* [Stated problem] Write out all of the lines below, exactly and completely.

* [Data block]
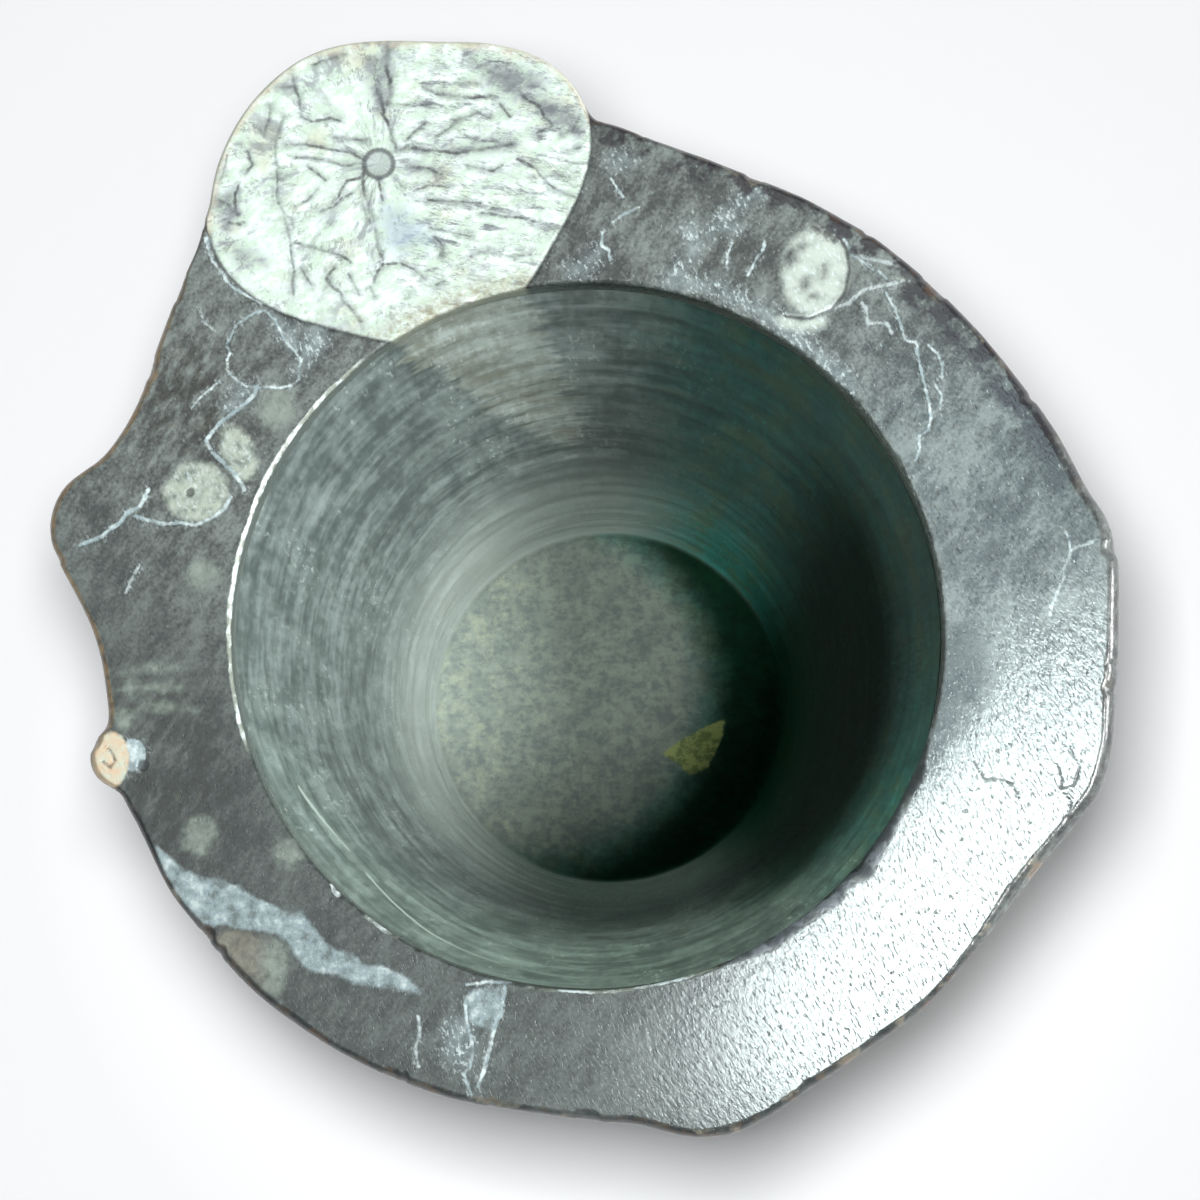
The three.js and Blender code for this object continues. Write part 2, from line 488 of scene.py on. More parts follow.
@dataclass
class Skin:
    """A surface built from rows of points. Each row runs round the axis.

    The rows follow one path: out over the bore's floor, up its wall, out across the rim, down the
    outer wall and in under the base. Faces wound along that path all look outward.
    """

    name: str
    body: StoneBody
    closed: bool
    rows: list[np.ndarray] = field(default_factory=list)
    turns: list[np.ndarray] = field(default_factory=list)

    def add(self, turns: np.ndarray, radii: np.ndarray | float, heights: np.ndarray | float) -> None:
        """Adds a row of points.

        Args:
            turns: Directions from the axis, in radians, rising.
            radii: Distances from the axis.
            heights: Heights above the base.
        """
        radii = np.broadcast_to(radii, turns.shape)
        heights = np.broadcast_to(heights, turns.shape)
        self.rows.append(np.stack([radii * np.cos(turns), radii * np.sin(turns), heights], 1))
        self.turns.append(turns)

    def _even_strip(self, first: int, second: int, count: int) -> list[tuple[int, ...]]:
        """Joins two rows that hold as many points as each other.

        Args:
            first: Index of the first row's first point.
            second: Index of the second row's first point.
            count: Number of points in each row.

        Returns:
            The faces as tuples of point indices.
        """
        steps = np.arange(count if self.closed else count - 1)
        after = (steps + 1) % count
        quads = [first + steps, second + steps, second + after, first + after]
        return [tuple(quad) for quad in np.stack(quads, 1).tolist()]

    def _uneven_strip(self, first: int, second: int, ahead: Sequence[np.ndarray]) -> list[tuple[int, ...]]:
        """Joins two rows that hold different numbers of points.

        Args:
            first: Index of the first row's first point.
            second: Index of the second row's first point.
            ahead: The directions of both rows' points.

        Returns:
            The faces as tuples of point indices.
        """
        counts = [len(row) for row in ahead]
        wrap = 2 * math.pi
        turns = [[*row, row[0] + wrap] if self.closed else list(row) for row in ahead]
        ends = [len(row) - 1 if count > 1 else 0 for row, count in zip(turns, counts)]
        faces: list[tuple[int, ...]] = []
        i = j = 0
        while i < ends[0] or j < ends[1]:
            corner = (first + i % counts[0], second + j % counts[1])
            if j >= ends[1] or (i < ends[0] and turns[0][i + 1] <= turns[1][j + 1]):
                i += 1
                faces.append((*corner, first + i % counts[0]))
            else:
                j += 1
                faces.append((*corner, second + j % counts[1]))
        return faces

    def points(self) -> np.ndarray:
        """Every point of every row, in order."""
        return np.concatenate(self.rows)

    def finish(self, points: np.ndarray, marks: Mapping[str, np.ndarray]) -> bpy.types.Object:
        """Turns the rows into a mesh that rides with the stone.

        Args:
            points: The rows' points after wear and tool marks have moved them.
            marks: Named figures for the finish, one number for each point.

        Returns:
            The new object.
        """
        faces: list[tuple[int, ...]] = []
        first = 0
        for row, after, *turns in zip(self.rows, self.rows[1:], self.turns, self.turns[1:]):
            second = first + len(row)
            if len(row) == len(after):
                faces += self._even_strip(first, second, len(row))
            else:
                faces += self._uneven_strip(first, second, turns)
            first = second
        mesh = bpy.data.meshes.new(self.name)
        mesh.from_pydata(((points + self.body.axis) * MM).tolist(), [], faces)
        for name, values in marks.items():
            layer = mesh.attributes.new(name, "FLOAT", "POINT")
            layer.data.foreach_set("value", np.asarray(values, np.float32))
        mesh.shade_smooth()
        mesh.update()
        skin = bpy.data.objects.new(self.name, mesh)
        bpy.context.scene.collection.objects.link(skin)
        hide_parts(POT_NODE)
        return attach(skin, POT_BODY)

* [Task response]
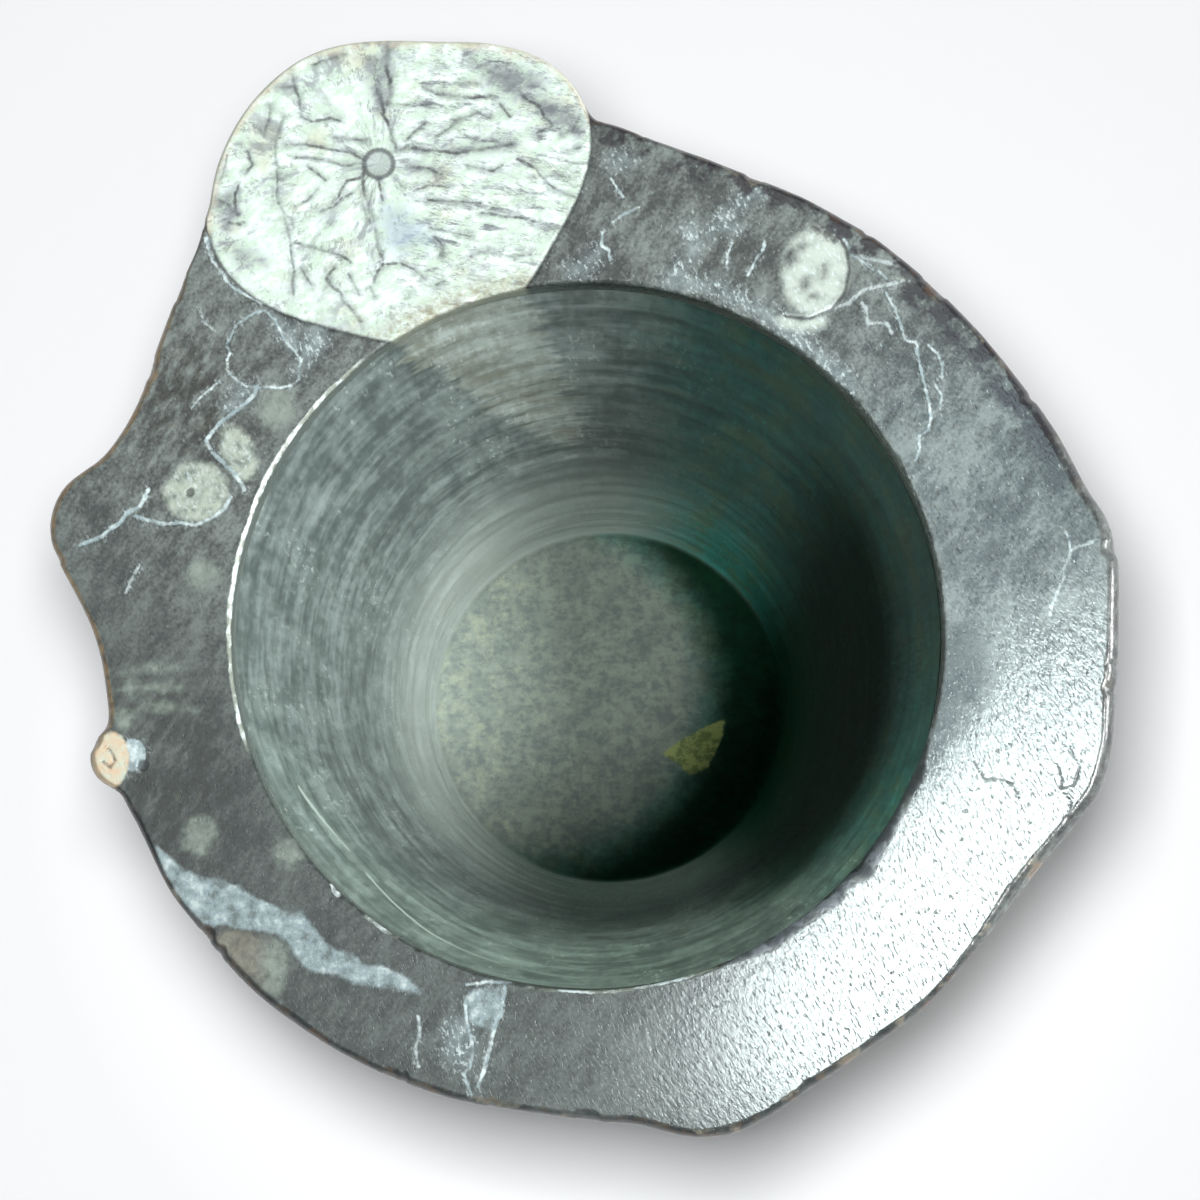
The three.js and Blender code for this object continues. Write part 2, from line 488 of scene.py on. More parts follow.
@dataclass
class Skin:
    """A surface built from rows of points. Each row runs round the axis.

    The rows follow one path: out over the bore's floor, up its wall, out across the rim, down the
    outer wall and in under the base. Faces wound along that path all look outward.
    """

    name: str
    body: StoneBody
    closed: bool
    rows: list[np.ndarray] = field(default_factory=list)
    turns: list[np.ndarray] = field(default_factory=list)

    def add(self, turns: np.ndarray, radii: np.ndarray | float, heights: np.ndarray | float) -> None:
        """Adds a row of points.

        Args:
            turns: Directions from the axis, in radians, rising.
            radii: Distances from the axis.
            heights: Heights above the base.
        """
        radii = np.broadcast_to(radii, turns.shape)
        heights = np.broadcast_to(heights, turns.shape)
        self.rows.append(np.stack([radii * np.cos(turns), radii * np.sin(turns), heights], 1))
        self.turns.append(turns)

    def _even_strip(self, first: int, second: int, count: int) -> list[tuple[int, ...]]:
        """Joins two rows that hold as many points as each other.

        Args:
            first: Index of the first row's first point.
            second: Index of the second row's first point.
            count: Number of points in each row.

        Returns:
            The faces as tuples of point indices.
        """
        steps = np.arange(count if self.closed else count - 1)
        after = (steps + 1) % count
        quads = [first + steps, second + steps, second + after, first + after]
        return [tuple(quad) for quad in np.stack(quads, 1).tolist()]

    def _uneven_strip(self, first: int, second: int, ahead: Sequence[np.ndarray]) -> list[tuple[int, ...]]:
        """Joins two rows that hold different numbers of points.

        Args:
            first: Index of the first row's first point.
            second: Index of the second row's first point.
            ahead: The directions of both rows' points.

        Returns:
            The faces as tuples of point indices.
        """
        counts = [len(row) for row in ahead]
        wrap = 2 * math.pi
        turns = [[*row, row[0] + wrap] if self.closed else list(row) for row in ahead]
        ends = [len(row) - 1 if count > 1 else 0 for row, count in zip(turns, counts)]
        faces: list[tuple[int, ...]] = []
        i = j = 0
        while i < ends[0] or j < ends[1]:
            corner = (first + i % counts[0], second + j % counts[1])
            if j >= ends[1] or (i < ends[0] and turns[0][i + 1] <= turns[1][j + 1]):
                i += 1
                faces.append((*corner, first + i % counts[0]))
            else:
                j += 1
                faces.append((*corner, second + j % counts[1]))
        return faces

    def points(self) -> np.ndarray:
        """Every point of every row, in order."""
        return np.concatenate(self.rows)

    def finish(self, points: np.ndarray, marks: Mapping[str, np.ndarray]) -> bpy.types.Object:
        """Turns the rows into a mesh that rides with the stone.

        Args:
            points: The rows' points after wear and tool marks have moved them.
            marks: Named figures for the finish, one number for each point.

        Returns:
            The new object.
        """
        faces: list[tuple[int, ...]] = []
        first = 0
        for row, after, *turns in zip(self.rows, self.rows[1:], self.turns, self.turns[1:]):
            second = first + len(row)
            if len(row) == len(after):
                faces += self._even_strip(first, second, len(row))
            else:
                faces += self._uneven_strip(first, second, turns)
            first = second
        mesh = bpy.data.meshes.new(self.name)
        mesh.from_pydata(((points + self.body.axis) * MM).tolist(), [], faces)
        for name, values in marks.items():
            layer = mesh.attributes.new(name, "FLOAT", "POINT")
            layer.data.foreach_set("value", np.asarray(values, np.float32))
        mesh.shade_smooth()
        mesh.update()
        skin = bpy.data.objects.new(self.name, mesh)
        bpy.context.scene.collection.objects.link(skin)
        hide_parts(POT_NODE)
        return attach(skin, POT_BODY)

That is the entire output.